Activating access control¶
First, you will need to make sure that your cluster has Pachyderm Enterprise Edition activated (you can follow this guide to activate Enterprise Edition). The status of the Enterprise features can be verified by accessing the Pachyderm dashboard or with pachctl
as follows:
$ pachctl enterprise get-state
ACTIVE
Next, we need to activate the Enterprise access control features. This can be done in the dashboard or with pachctl auth activate. However, before executing that command, we should decide on at least one user that will have admin privileges on the cluster. Pachyderm admins will be able to modify the scope of access for any non-admin users on the cluster. All users in Pachyderm are identified by their GitHub usernames.
Activating access controls with the dashboard¶
To activate access controls via the Pachyderm dashboard, go to the settings page where you should see a “Activate Access Controls” button. Click on that button. You will then be able to enter one or more Github users as cluster admins and activate access controls:
After activating access controls, you should see the following screen asking you to login to Pachyderm:
Activating access controls with pachctl¶
To activate access controls on a cluster and set the GitHub user dwhitena
as an admin, we would execute the following pachctl
command:
$ pachctl auth activate --admins=dwhitena
Your Pachyderm cluster can have more than one admin if you like, but you need to supply at least one with this command. To add multiple admins, You would just need to specify them here as a comma separated list.
Logging into Pachyderm¶
Now that we have activated access control, we can login to our cluster. When using the Pachyderm dashboard, you will need to login on the dashboard, and, when using the pachctl
CLI, you will need to login via the CLI.
Login on the dashboard¶
Once you have authorized access controls for Pachyderm, you will need to login to use the Pachyderm dashboard as shown above in this section. To login, click the “Get GitHub token” button. You will then be presented with an option to “Authorize Pachyderm” (assuming that you haven’t authorized Pachyderm on GitHub previously). Once you authorize Pachyderm, you will be presented with a Pachyderm user token:
Copy and paste this token back into the Pachyderm login screen and press enter. You are now logged in to Pachyderm, and you should see your Github avatar and an indication of your user in the upper left hand corner of the dashboard:
Login using pachctl
¶
You can use the pachctl auth login <username>
to login via the CLI. When we execute this command, pachctl
will provide us with a GitHub link to authenticate ourselves as the provided GitHub user, as shown below:
$ pachctl auth login dwhitena
(1) Please paste this link into a browser:
https://github.com/login/oauth/authorize?client_id=d3481e92b4f09ea74ff8&redirect_uri=https%3A%2F%2Fpachyderm.io%2Flogin-hook%2Fdisplay-token.html
(You will be directed to GitHub and asked to authorize Pachyderm's login app on Github. If you accept, you will be given a token to paste here, which will give you an externally verified account in this Pachyderm cluster)

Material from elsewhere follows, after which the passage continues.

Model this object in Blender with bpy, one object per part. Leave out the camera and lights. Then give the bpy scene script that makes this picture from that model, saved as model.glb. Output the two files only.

(2) Please paste the token you receive from GitHub here:
When visiting this link in a browser, you will be presented with an option to “Authorize Pachyderm” (assuming that you haven’t authorized Pachyderm via GitHub previously). Once you authorize Pachyderm, you will be presented with a Pachyderm user token:
Copy and paste this token back into the terminal, as requested by pachctl
, and press enter. You are now logged in to Pachyderm!
Managing and updating user access¶
Let’s suppose that we create a repository call test
when we are logged into Pachyderm as the user dwhitena
. Because, the user dwhitena
created this repository, dwhitena
will have full read/write access to the repo. This can be confirmed on the dashboard by navigating to or clicking on the repo test
. The results repo details will show your current access to the repository:
You can also confirm your access via the pachctl auth get ...
command:
$ pachctl auth get dwhitena test`
OWNER
An OWNER of test
or a cluster admin can then set other user’s scope of access to the repo. This can be done via the pachctl auth set ...

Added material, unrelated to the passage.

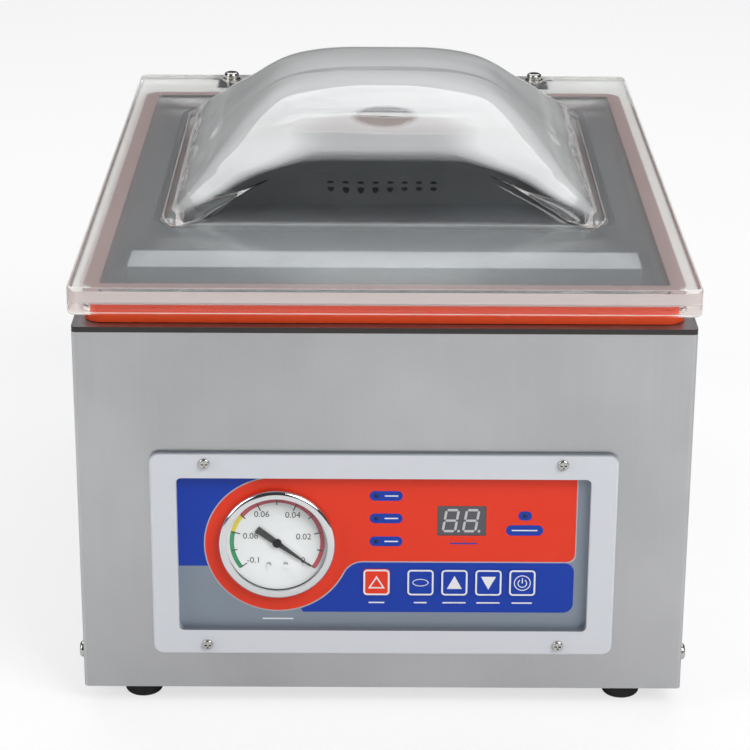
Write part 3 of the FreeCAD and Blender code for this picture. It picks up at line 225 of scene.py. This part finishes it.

command or via the dashboard. For example, to give the GitHub users JoeyZwicker
and msteffen
READER (but not WRITER or OWNER) access to test
and jdoliner
WRITER (but not OWNER) access, we can click on Modify access controls
under the repo details in the dashboard. This will allow us to easily add the users one by one:
Activation code expiration and de-activation¶
When an enterprise activation code expires, an auth-activated Pachyderm cluster goes into an “admin only” state. In this state, only admins will have access to data that is in Pachyderm. This safety measure keeps sensitive data protected, even when an enterprise subscription becomes stale. As soon as the enterprise activation code is updated (via the dashboard or via pachctl enterprise activate ...
), the Pachyderm cluster will return to it’s previous state.
When access controls are de-activated on a Pachyderm cluster via pachctl auth deactivate
, the cluster returns to being a non-access controlled Pachyderm cluster. That is,
- All ACLs are deleted.
- The cluster returns to being a blank slate in regards to access control. Everyone that can connect to Pachyderm will be able to access and modify the data in all repos.
- There will no longer be a concept of users (i.e., no one will be able to login to Pachyderm).